The Housekeeper’s Scrapbook.
Chicago: The Reilly and Britton Co., [1911]. First edition. As the laid-in newspaper clippings indicate, the present work was intended to preserve recipes, instructions for home improvement, and other information that would help housekeepers better tend to the homes and families of their employers. Each page blank except for a heading and, on about a third of all pages, half- or full-page illustrations in orange and black. The headings correspond to different locations in a house (kitchen, attic, nursery, etc.) and the illustrations show housekeepers tending to the home and caring for their employers. Brown leaves. Binding is bright and attractive.

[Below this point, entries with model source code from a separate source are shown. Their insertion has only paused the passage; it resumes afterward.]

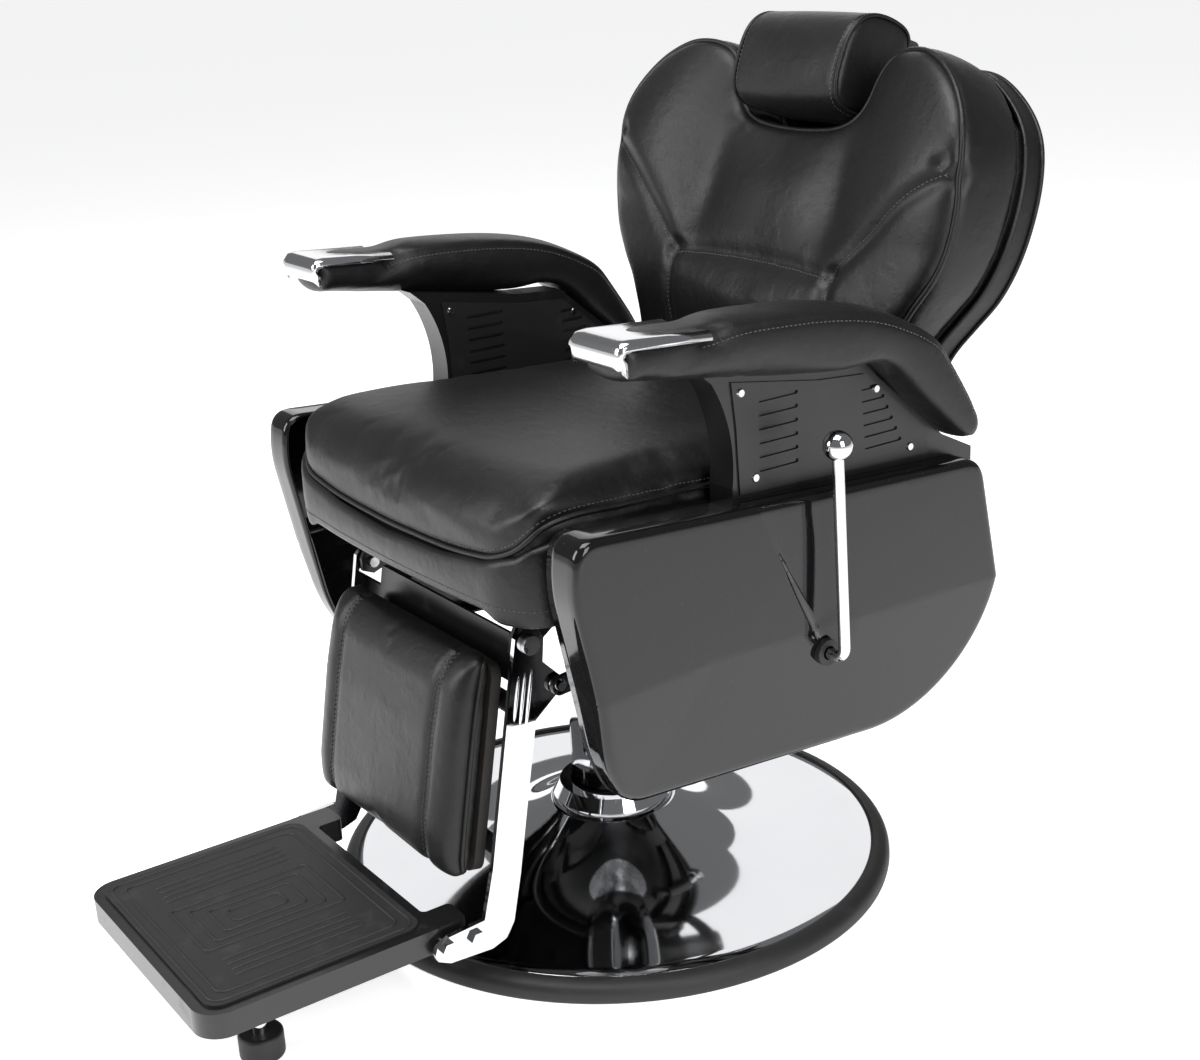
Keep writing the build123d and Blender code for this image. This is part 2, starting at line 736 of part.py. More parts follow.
def panel_block(side, inset):
    """A faceted side panel as a solid block, drawn in by inset on every face but its open one."""
    face_x = side * (panel_outer_x - inset)
    reach = 1 if inset else 0
    with BuildPart() as block:
        with BuildSketch(Plane.YZ.offset(side * (panel_outer_x - panel_depth - reach))) as outline:
            with BuildLine():
                Polyline(*panel_corners)
                ThreePointArc(*panel_rear_arc)
            make_face()
            for k, radius in zip((1, 3, 6), panel_fillets):
                y, z = panel_corners[k]
                fillet(min(outline.vertices(), key=lambda v: hypot(v.X - y, v.Y - z)), radius)
            if inset:
                offset(amount=-inset, mode=Mode.REPLACE)
        extrude(amount=side * (panel_depth - inset + reach))
        split(bisect_by=panel_facet(side, face_x, panel_crease_rear, (-95, panel_bottom_z)), keep=Keep.BOTTOM)
        split(bisect_by=panel_facet(side, face_x, panel_crease_front, (-187, 258)), keep=Keep.BOTTOM)
    return block.part


for name, side in sides.items():
    shell = panel_block(side, 0)
    hollow = panel_block(side, panel_wall)
    with BuildPart() as side_panel:
        add(shell)
        add(hollow, mode=Mode.SUBTRACT)
        with BuildSketch(Plane.YZ.offset(side * (panel_outer_x - panel_depth - 1))):
            with Locations((132, 430)):
                Rectangle(350, 220)
        extrude(amount=side * (arm_outer_x + 2 - panel_outer_x + panel_depth + 1), mode=Mode.SUBTRACT)
        with BuildSketch(Plane.YZ.offset(side * arm_outer_x)):
            with Locations((-5, 440), (190, 455), (120, 375)):
                Circle(panel_boss_radius)
        extrude(amount=side * (panel_outer_x - panel_wall + 0.5 - arm_outer_x))
        if side > 0:
            with BuildSketch(Plane.YZ.offset(panel_outer_x - panel_depth)):
                with Locations((lever_y, lever_z)):
                    Circle(grommet_radius)
            extrude(amount=panel_depth + 5, mode=Mode.SUBTRACT)
    finished[f"side_panel_{name}"] = side_panel

# ---------------------------------------------------------------- recline lever

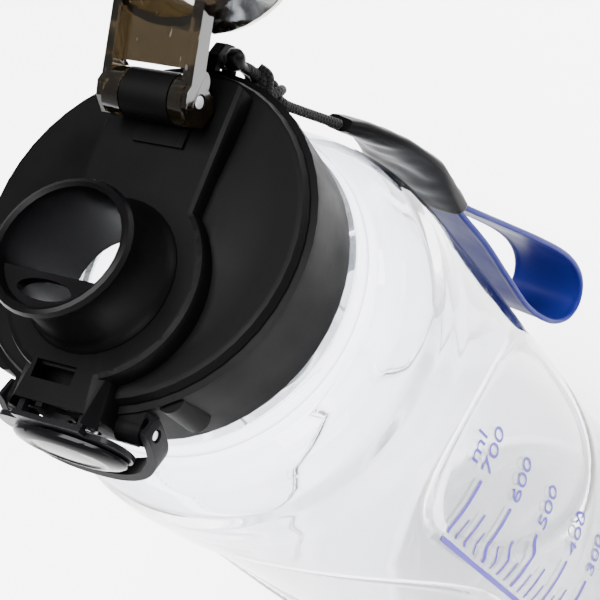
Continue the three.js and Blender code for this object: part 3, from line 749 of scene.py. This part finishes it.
# live shading for the CAD pieces: welded corners, smooth faces, crisp edges
def makeShadingGroup():
    tree = bpy.data.node_groups.new("crispShading", "GeometryNodeTree")
    for way in ("INPUT", "OUTPUT"):
        tree.interface.new_socket("Geometry", in_out=way, socket_type="NodeSocketGeometry")
    given = tree.nodes.new("NodeGroupInput")
    out = tree.nodes.new("NodeGroupOutput")
    plain = addNode(tree, "GeometryNodeRemoveAttribute", values={"Name": "custom_normal"},
                    links={"Geometry": given.outputs[0]})
    weld = addNode(tree, "GeometryNodeMergeByDistance", values={"Distance": 1e-6},
                   links={"Geometry": plain.outputs[0]})
    smooth = addNode(tree, "GeometryNodeSetShadeSmooth", links={"Geometry": weld.outputs[0]})
    angle = addNode(tree, "GeometryNodeInputMeshEdgeAngle")
    sharp = addNode(tree, "FunctionNodeCompare", settings={"operation": "GREATER_THAN"},
                    values={"B": math.radians(34)}, links={"A": angle.outputs[0]})
    crisp = addNode(tree, "GeometryNodeSetShadeSmooth", settings={"domain": "EDGE"},
                    values={"Shade Smooth": False},
                    links={"Geometry": smooth.outputs[0], "Selection": sharp.outputs[0]})
    tree.links.new(crisp.outputs[0], out.inputs[0])
    return tree


shadingGroup = makeShadingGroup()

# hard CAD pieces keep their shape and get rounded edges and a finish
finishes = {"cap_shell": ("capBlack", 0.28), "spout": ("spoutBlack", 0.2),
            "lid_shell": ("smokedAmber", 0.22), "lid_seal": ("sealSilicone", 0.15),
            "neck_seal": ("paleSilicone", 0.15), "hinge_pin": ("pinSteel", 0.12),
            "ring_pin_left": ("pinSteel", 0.1), "ring_pin_right": ("pinSteel", 0.1),
            "latch_plate": ("satinBlack", 0.12), "button_dome": ("glossBlack", 0.12),
            "latch_spring": ("pinSteel", 0), "lock_ring": ("satinBlack", 0.25)}
for name, (finish, edge) in finishes.items():
    part = nodes[name]
    part.data.materials.clear()
    part.data.materials.append(materials[finish])
    part.modifiers.new("shading", "NODES").node_group = shadingGroup
    if edge:
        bevel = part.modifiers.new("edges", "BEVEL")
        bevel.width = edge * mm
        bevel.segments = 2
        bevel.limit_method = "ANGLE"
        bevel.angle_limit = math.radians(38)
    even = part.modifiers.new("evenShading", "WEIGHTED_NORMAL")
    even.keep_sharp = True
    even.weight = 80
print("finishes given")


# floor, world and lights
def makeStudio():
    studio = {"floor": (0.86, 0.865, 0.87), "world": 0.9}
    bm = bmesh.new()
    bmesh.ops.create_grid(bm, x_segments=2, y_segments=2, size=3)
    floor = newPiece("floor", bm, surfaceMaterial(
        "floorPale", {"dark": studio["floor"], "light": (0.9, 0.9, 0.905),
                      "rough": (0.6, 0.8), "grainScale": 800, "grain": 0.05}))
    world = bpy.data.worlds.new("studio")
    world.use_nodes = True
    tree = world.node_tree
    sky = addNode(tree, "ShaderNodeTexCoord").outputs["Generated"]
    parts = addNode(tree, "ShaderNodeSeparateXYZ", links={"Vector": sky})
    ramp = addNode(tree, "ShaderNodeMapRange",
                   values={"From Min": -0.1, "From Max": 0.5, "To Min": 1.3, "To Max": 0.5},
                   links={"Value": parts.outputs["Z"]})
    light = addNode(tree, "ShaderNodeMath", settings={"operation": "MULTIPLY"},
                    values={1: studio["world"]}, links={0: ramp.outputs["Result"]})
    tree.links.new(light.outputs[0], tree.nodes["Background"].inputs["Strength"])
    tree.nodes["Background"].inputs["Color"].default_value = (1, 1, 1, 1)
    bpy.context.scene.world = world
    for name, spot, aim, power, size in (
            ("topLight", (0, 0, 1.7), (0, 0, 0), 240, 1.3),
            ("frontLight", (1.3, -1.1, 0.9), (0, 0, 0.1), 45, 1.0),
            ("sideLight", (1.2, 1.2, 0.7), (0, 0, 0.15), 22, 0.5)):
        lamp = bpy.data.lights.new(name, "AREA")
        lamp.energy = power
        lamp.size = size
        holder = bpy.data.objects.new(name, lamp)
        holder.location = spot
        away = Vector(aim) - Vector(spot)
        holder.rotation_euler = away.to_track_quat("-Z", "Y").to_euler()
        bpy.context.scene.collection.objects.link(holder)


makeStudio()
print("studio set")
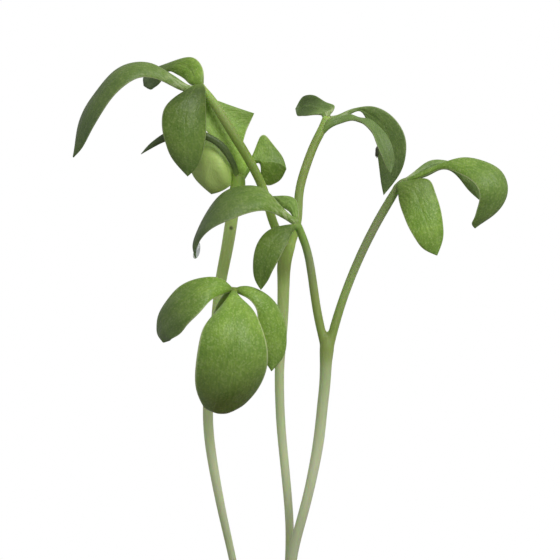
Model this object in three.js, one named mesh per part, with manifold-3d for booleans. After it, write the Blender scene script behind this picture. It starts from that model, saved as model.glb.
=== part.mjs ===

With four newspaper clippings (recipes, other information about food, and a guide to keeping aphids out of a garden) laid into the “kitchen” section and one clipping laid into the attic section (“Home Brightener: Finishing the Attic Room”). A fine, clean copy. Publisher’s tan pictorial cloth illustrated in black and orange. Quarto. 125 pp. Item #17444
Louise Perrett (fl. 1905 - 1920) was educated at the Art Institute of Chicago, where she studied with Impressionist painter John Carlson, and was influenced by the art of illustrator Howard Pyle. Perrett eventually taught at the Art Institute of Chicago, and was a member of the Chicago Society of Art and the Austin Art League of Illinois. Two of her paintings, Mother and Child and Resting, were exhibited in Chicago.
OCLC records only two copies (one in Missouri and one in Ohio).